La fin d’année sera toutefois plus compliquée et les hommes de René Girard vont craquer en décembre et laisser le PSG remporter le titre, purement honorifique on s’entend, de champion d’automne. Mais ils vont faire un sans faute en janvier, malgré plusieurs cadres à la CAN, et enchaîner les victoires. Ils sont sur un nuage. Et ils voient se profiler le choc au sommet du 11 février avec sérénité. En obtenant le nul 2 à 2, les Pailladins restent au contact des parisiens et on se met à rêver du titre du côté du Languedoc-Rousillon. Ils passent même en tête au soir de la 30ème journée au hasard d’un faux pas des coéquipiers de Javier Pastore, l’homme qui valait 42 millions d’Euros. Ils abordent ainsi le sprint final en pole position. Eux qui, avec le 7ème budget du championnat, naviguent à vue face aux Qataris mais également face à l’OM, Lyon ou Lille. Et personne ne semble vouloir craquer sous la pression.

Lors de l’antépénultième journée, les Montpelliérains s’en vont gagner à Rennes alors que Parisiens et Lillois s’étaient eux aussi imposés plus tôt dans le week-end, montrant ainsi à ceux qui en doutaient qu’ils n’allaient pas succomber face à la pression. La victoire lors du choc au sommet de la 37ème journée lors de la réception du LOSC dans une Mosson à guichets fermés, confirme cet élan et les hommes de René Girard savent qu’ils auront leur destin entre leurs mains lors de l’ultime ronde en déplacement à Auxerre. Et à Loulou de se lâcher au micro de Canal : « C’est fabuleux ! Un truc de fous… Et maintenant un petit nul à Auxerre, et branlette espagnole ! » Tout en finesse…


Le titre se joue donc à l’Abbé-Deschamps alors que le PSG se déplace à Lorient. Le match est arrêté à plusieurs reprises en raison des troubles occasionnés par des supporters auxerrois frustrés de voir leur club être relégué et il prend du retard sur celui des Parisiens. Ces derniers l’emportent à Lorient et vont pouvoir regarder les Montpelliérains à la TV. Et lorsque John Utaka y va de son doublé, on sait que le trophée n’ira pas dans la capitale. Du moins pas encore cette année. Le Montpellier HSC décroche ainsi le premier titre de son histoire trois ans seulement après son retour dans l’élite. Et au nez et à la barbe des arrogants et fortunés Qataris.
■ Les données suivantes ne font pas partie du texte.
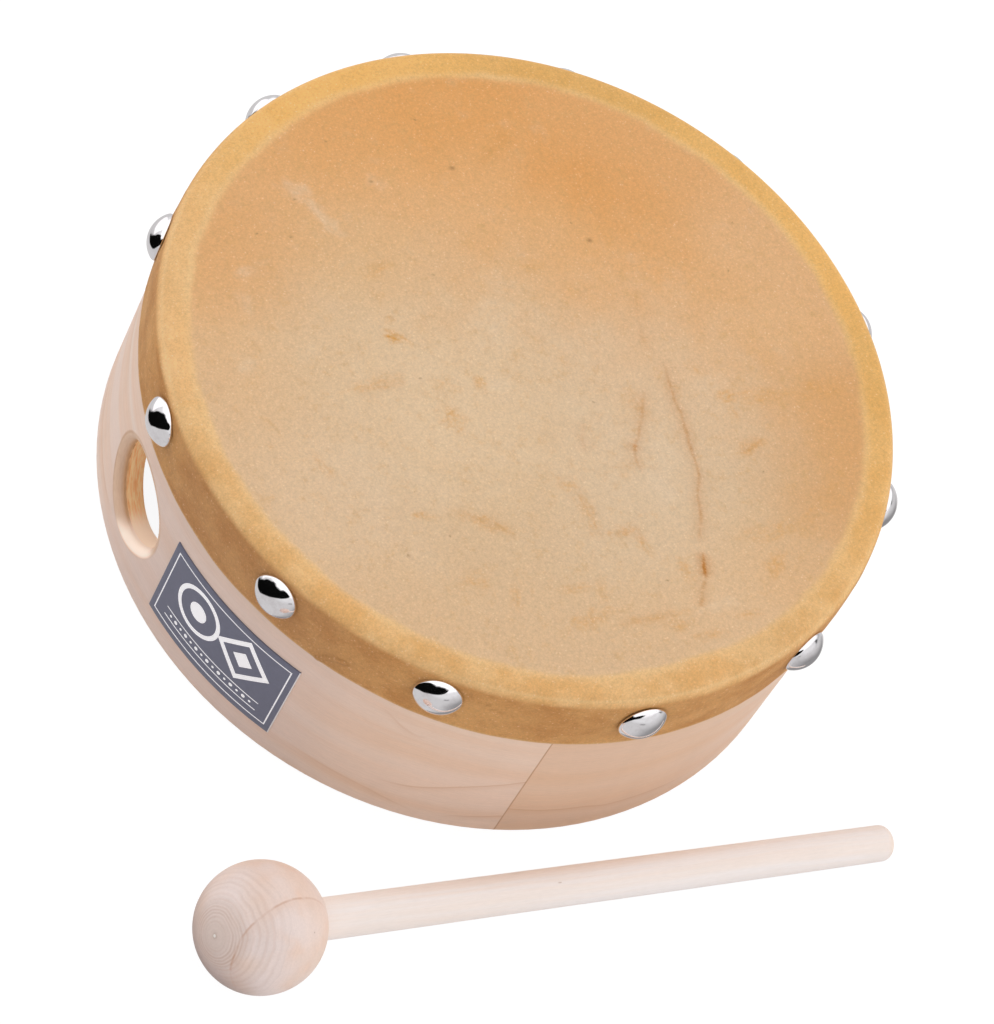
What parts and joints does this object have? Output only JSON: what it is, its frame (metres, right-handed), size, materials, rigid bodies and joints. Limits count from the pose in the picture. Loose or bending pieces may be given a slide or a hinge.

Pour Loulou, ce titre est tout bonnement quelque chose d’inespéré. Un truc qui mériterait au moins la Légion d’honneur. Qu’on ne lui a jamais donnée soit dit en passant parce que selon lui : « Je m’en fous un peu, m’enfin j’aurais aimé l’avoir, au moins vis-à-vis de mon père, mais on me l’a refusé parce que j’aurais mal parlé des homosexuels et que je serais homophobe. Alors que pas du tout. Plus il y en a, mieux c’est pour nous qui aimons les femmes ». Désolé, mais je n’arrive pas à m’en remettre de celle-là.

Bravo Loulou. Merci et repose en paix.